L'idée qui sous-tend l'ouvrage de Margaret C. Jacob est que le mouvement des Lumières comporte dès ses origines deux variantes intellectuelles, deux tendances politiques. L'une, qu'illustre la grande figure de Voltaire, est « royaliste », déiste sans être pour autant antichrétienne et fondamentalement « newtonienne » : elle reconnaît au Dieu omniscient et providentiel, à la fois très lointain et très proche, le double rôle de coordonnateur et de conservateur de l'ordre cosmique. Elle se fait prédicatrice de la science nouvelle en Europe, sans jamais remettre en cause l'institution monarchique, même si elle ne lui ménage pas ses critiques.
L'autre est « radicale » : panthéiste, matérialiste et républicaine, sinon de fait du moins par idéal.
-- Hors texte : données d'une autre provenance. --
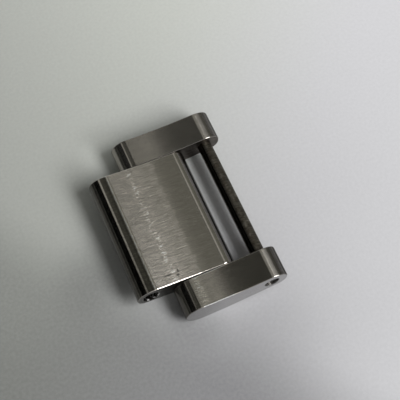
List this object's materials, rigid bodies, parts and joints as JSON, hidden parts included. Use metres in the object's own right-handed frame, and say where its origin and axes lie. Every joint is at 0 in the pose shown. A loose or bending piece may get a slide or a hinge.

Elle est à la fois égalitaire dans ses principes et internationale par ses ramifications ; comme l'est à cette époque la franc-maçonnerie naissante avec laquelle, nous dit l'auteur, elle ne serait pas sans rapports.
L'essentiel du livre porte sur cette seconde version encore peu connue des Lumières, dont il analyse les origines intellectuelles et politiques avant d'en retracer l'évolution.